There is no such thing as natural talent. This myth that some people are born great, is just that, A myth. One may have some predispositions but that is a long way from crafting your skills so much that you become great. Dr. K. Anders Ericsson broke this myth about two decades ago, but for some reason, we are still holding on to it. It is Deliberate Practice that separates great cricketers from good cricketers, not their natural talents. I’ll define Deliberate Practice for you before I talk about its role in Ab De Villiers’ rise. Ericsson describes it as, “an activity designed, typically by a teacher, for the sole purpose of effectively improving specific aspects of an individual’s performance”. Simply put, It is about practicing difficult activities, carefully to stretch your abilities where they most need stretching and get immediate feedback. We start to enjoy doing things that we are good at, which is exactly the opposite of deliberate practice. Deliberate Practice makes you feel uncomfortable. It stretches your brain and makes you so uneasy that you want to quit doing it, and go back to what you are already really good at. If you enjoy your practice, then it's not Deliberate Practice. For instance, Where other cricketers would practice all day to improve their already great cover-drives, he would practice his off-balance inside-out over covers. He wouldn’t like practicing it as it is mentally very uncomfortable. Human brains don’t enjoy failure and they always want to feel that dopamine rush, which is what happens during successful attempts. Ab De Villiers is also a human being, he doesn’t feel good practicing those difficult shots either, he also can’t get them right for quite some time. He also wants to play that on-drive that he is already great at, But he Doesn’t give in to the uncomfortable feeling of this brain-stretch. He keeps doing it until he gets good at it, which he will eventually, and at that time his game will go one level above his competitors. The other important aspect of deliberate practice is Immediate Feedback which his coaches provide him with, it is a harsh critique of your work( Yes, you need an expert coach to provide you immediate feedback, in order for you to improve significantly). Now the question is, How does he know what new shots to practice? how does he invent all these new, Seemingly impossible shots? This is where Dr. Kauffman & Steven Johnson come in.
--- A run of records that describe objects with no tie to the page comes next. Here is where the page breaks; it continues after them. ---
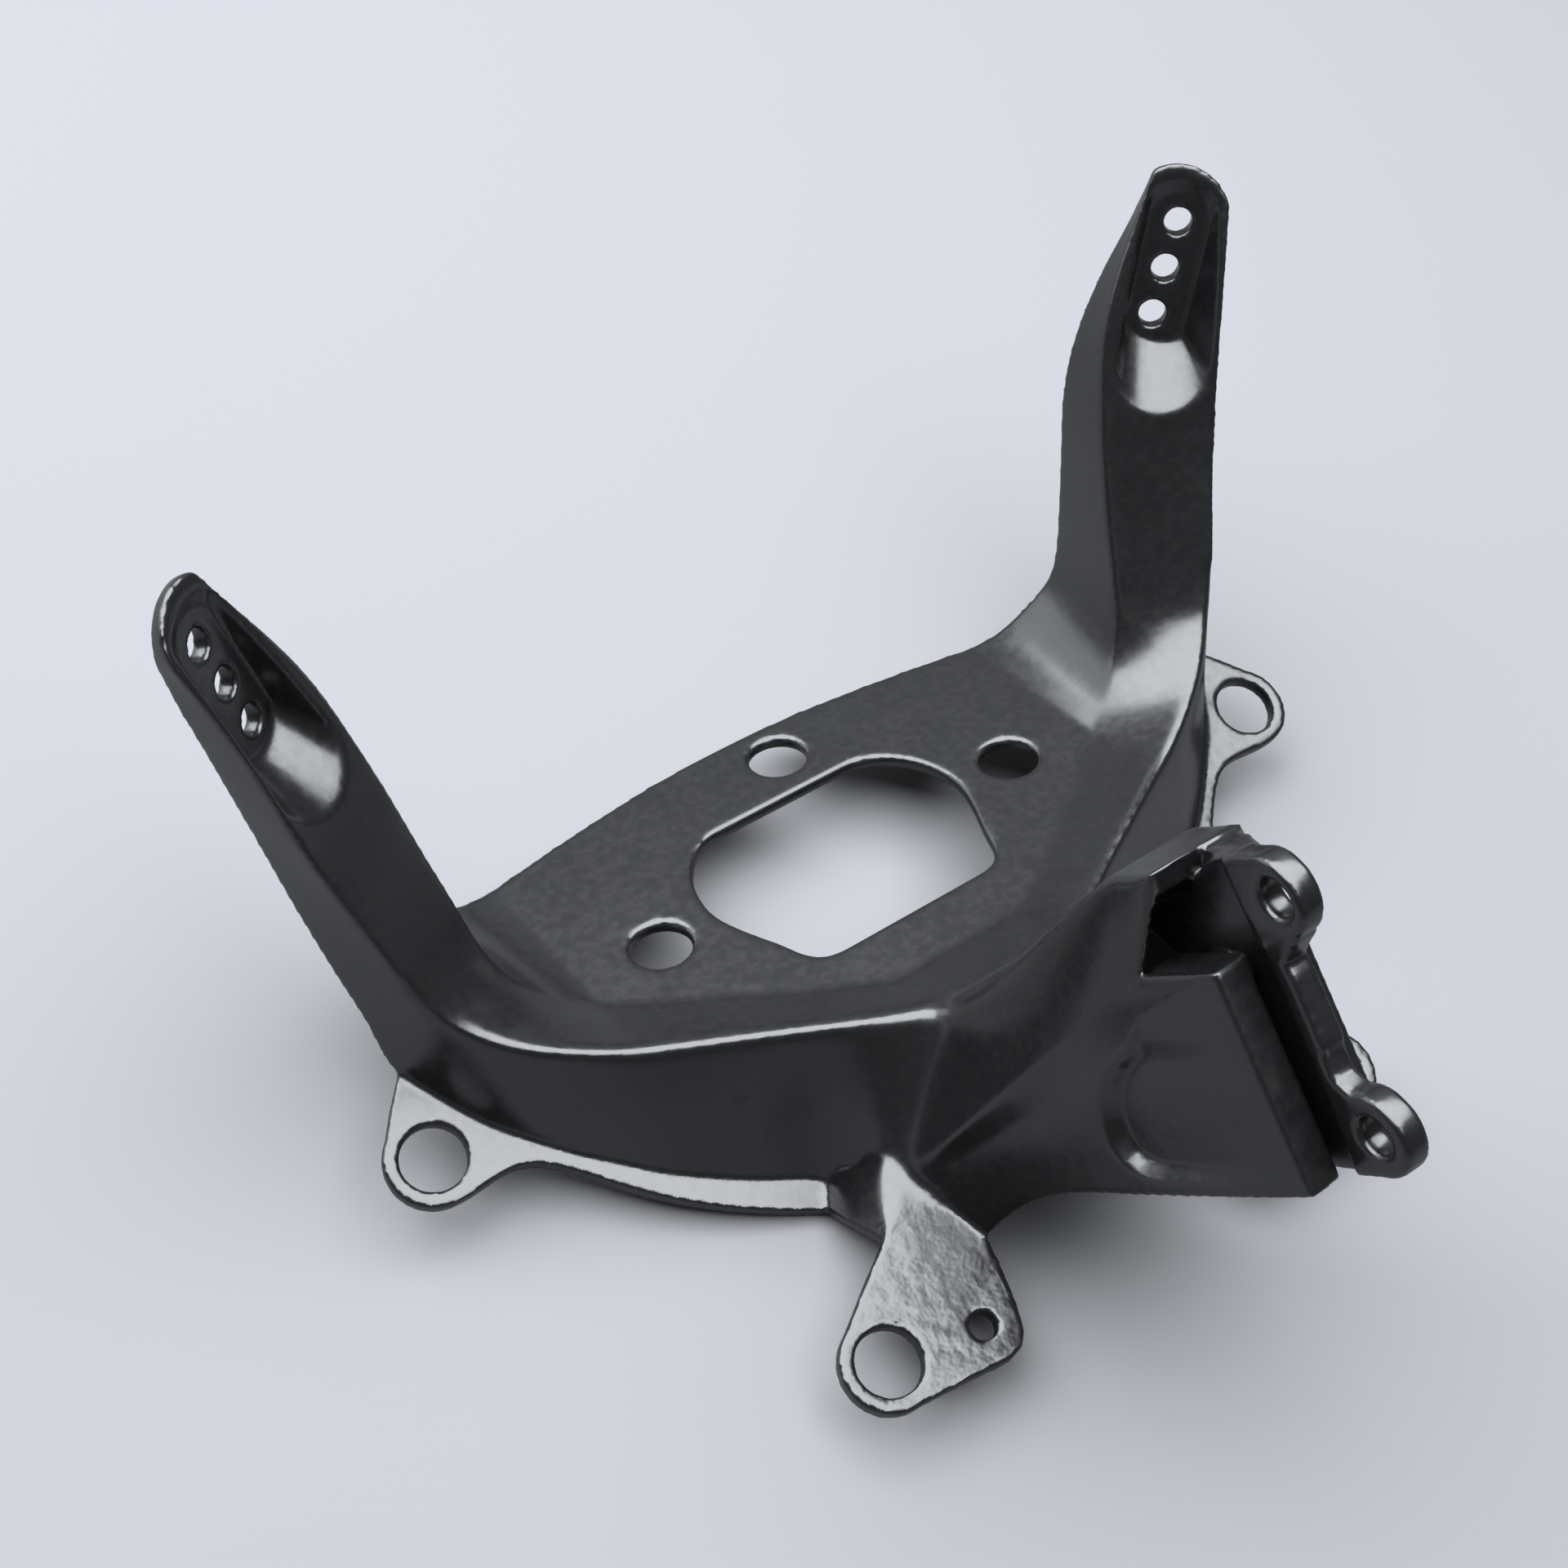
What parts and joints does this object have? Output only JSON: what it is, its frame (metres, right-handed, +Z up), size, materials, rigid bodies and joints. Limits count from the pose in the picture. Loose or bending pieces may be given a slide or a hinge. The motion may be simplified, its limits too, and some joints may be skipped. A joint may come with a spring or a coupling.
{
  "type": "fairing stay bracket",
  "caption": "Cast fairing stay: a flat plate with a window, two raised arms with recessed screw rows, a boxed neck ending in a bolt lug, and drilled tabs at its foot.",
  "frame": {"origin": "middle of the bounding box at the level of the ground it rests on", "axes": "+Z up, +X towards the right arm and along the two neck bolts, +Y away from the neck towards the plate's front edge"},
  "size_m": [0.2836, 0.2292, 0.1571],
  "materials": {
    "satin_black": "satin black paint over an aluminium casting"
  },
  "bodies": {
    "root": {"fairing_stay": "satin_black"}
  },
  "joints": []
}
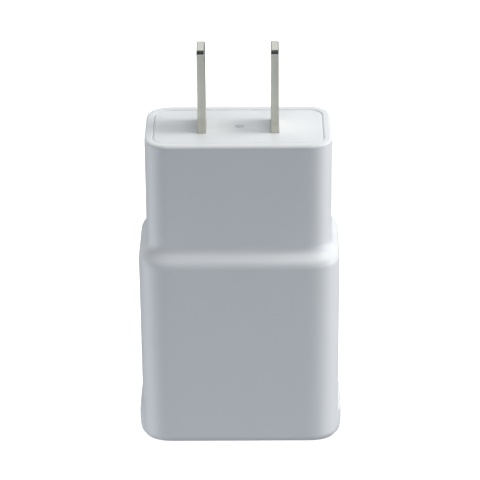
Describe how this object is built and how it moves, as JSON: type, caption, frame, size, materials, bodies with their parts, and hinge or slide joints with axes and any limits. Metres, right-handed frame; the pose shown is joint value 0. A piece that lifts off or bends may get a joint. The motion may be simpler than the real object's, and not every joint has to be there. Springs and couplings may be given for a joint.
{
  "type": "usb wall charger",
  "caption": "Small white USB wall charger with a stepped rounded housing, two flat mains blades on its inset face plate and a USB port in its base.",
  "frame": {"origin": "centre of the flat base that holds the USB port, on the surface the charger stands on", "axes": "+Z from the base towards the tips of the blades; +X across the two blades; +Y towards the back"},
  "size_m": [0.0362, 0.023, 0.072],
  "materials": {
    "moulded_body": "fine satin moulded surface, cool white",
    "moulded_plate": "fine satin moulded surface, cool white",
    "blade_metal": "satin nickel plating with polished bevels",
    "clip_metal": "bare phosphor bronze sheet",
    "board_laminate": "green solder mask over glass-fibre laminate",
    "insulation_film": "smooth amber film",
    "port_steel": "nickel-plated sheet",
    "port_insulator": "white moulded insulator",
    "contact_gold": "gold flash over copper alloy",
    "ferrite": "dark grey sintered ferrite",
    "bobbin_plastic": "black phenolic moulding",
    "enamelled_wire": "varnished copper wire",
    "winding_tape": "yellow polyester tape",
    "tinned_pins": "tinned wire",
    "capacitor_sleeve": "shrink sleeve",
    "polymer_can": "bare drawn can",
    "resistor_coat": "matt cement coat",
    "disc_coat": "blue epoxy coat over a ceramic disc",
    "package_black": "moulded epoxy",
    "chip_ceramic": "bare ceramic"
  },
  "bodies": {
    "root": {"housing": "moulded_body", "face_plate": "moulded_plate", "blade_left": "blade_metal", "blade_right": "blade_metal", "contact_clip_left": "clip_metal", "contact_clip_right": "clip_metal", "main_board": "board_laminate", "insulating_sheet": "insulation_film", "usb_shell": "port_steel", "usb_tongue": "port_insulator", "usb_contacts": "contact_gold", "transformer_core_front": "ferrite", "transformer_core_back": "ferrite", "transformer_bobbin": "bobbin_plastic", "transformer_winding": "enamelled_wire", "transformer_tape": "winding_tape", "transformer_pins": "tinned_pins", "input_capacitor_left": "capacitor_sleeve", "input_capacitor_right": "capacitor_sleeve", "input_choke_core": "ferrite", "input_choke_winding": "enamelled_wire", "fusible_resistor": "resistor_coat", "y_capacitor": "disc_coat", "bridge_rectifier": "package_black", "controller_ic": "package_black", "optocoupler": "package_black", "output_rectifier": "package_black", "output_capacitor_left": "polymer_can", "output_capacitor_right": "polymer_can", "chip_resistors": "chip_ceramic", "chip_capacitors": "chip_ceramic"}
  },
  "joints": []
}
2. The Adjacent Possible(The Invisible City that Only ABD Can See.)

Adjacent Possible is a term coined by Dr. Stuart Kauffman which he used to describe how simpler chemical structures, spontaneously, formed into complex chemical structures. Author Steven Johnson adopted this term to explain how innovation happens in any field. Johnson Says, “ We take the ideas that we inherited or stumbled upon and we jigger them together into some new shape”. So innovation, in any field, happens when someone is at the current Cutting Edge(One can become the cutting edge only with Deliberate Practice) of their field and tries new combinations of the existing ideas to bring some new inventions into the world. These new combinations lie in the Adjacent Possible space, and average people of any field can’t perceive these invisible possibilities. Ab De Villiers has practiced so hard that he has become the current cutting edge in cricket. Ab De Villiers can see these new combinations, which are invisible to an average cricketer. Adjacent Possible space is like the city on the other side of the hill, to get there, you have to climb the steep hill, but since you are not fit enough to reach the top you can not see the city on the other side. ABD is like that guy who has made himself capable, with deliberate practice, of going to the top and seeing the city on the other side. In that city, he finds new and more effective ways of doing things.

Others can also achieve what ABD has, they just have to become the cutting edge with the help of deliberate practice to discover the Adjacent possible.